Looks like the issue is that the restore controller is not stripping the "k8s.io/CloneRequest" annotation from the PVC that is created from the snapshot. These are the annotations (prefixes) that are currently removed [1]. Also, the prePopulated annotation is not applicable in this situation since the VM was referring to a stand-alone DataVolume and not a dataVolumeTemplate. When stand-alone DataVolumes are snapshotted, the DataVolume definition is not saved. At restore time, only the pvc is created and the VolumeSource is converted from DataVolume to PersistentVolumeClaim [2] As-is, this problem can lead to data loss if the VM has DataVolumeTemplates and is not snapshotted before a restore. [1] https://github.com/kubevirt/kubevirt/blob/v0.53.2/pkg/virt-controller/watch/snapshot/restore.go#L73-L78 [2] https://github.com/kubevirt/kubevirt/blob/v0.53.2/pkg/virt-controller/watch/snapshot/restore.go#L473-L484
Workaround for this issue if encountered: 1. Get the name of the VirtualMachineSnapshotContent resource from `status.virtualMachineSnapshotContentName` of the VirtualMachineSnapshot 2. Edit the VirtualMachineSnapshotContent resource, remove all lines containing `k8s.io/cloneRequest` 3. Do another restore from the same VirtualMachineSnapshot 4. (optional) Check namespace for any DataVolumes/PresistentVolumeClaims with the `restore-` prefix that are not referenced by any VMs.

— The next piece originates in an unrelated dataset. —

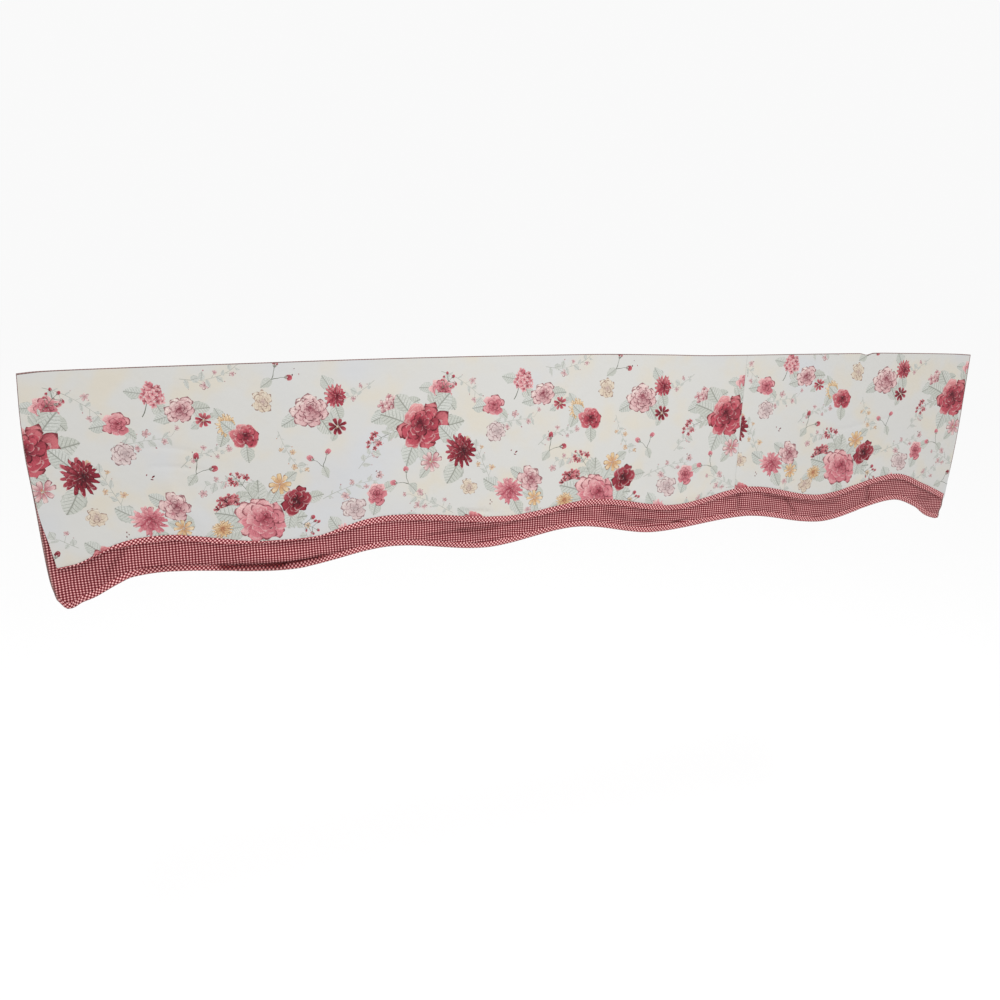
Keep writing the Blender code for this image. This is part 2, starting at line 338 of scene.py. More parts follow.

They can be deleted. This should only be required if not using `spec.dataVolumeTemplates` in the VM.
In light of the given workaround I am removing blocker+ and pushing to the next z-stream.
Added known issue to the 4.11 release notes. @kgoldbla Please review: https://github.com/openshift/openshift-docs/pull/48328. Thank you.
Assigning back to you Bartosz. Can you handle the backports please?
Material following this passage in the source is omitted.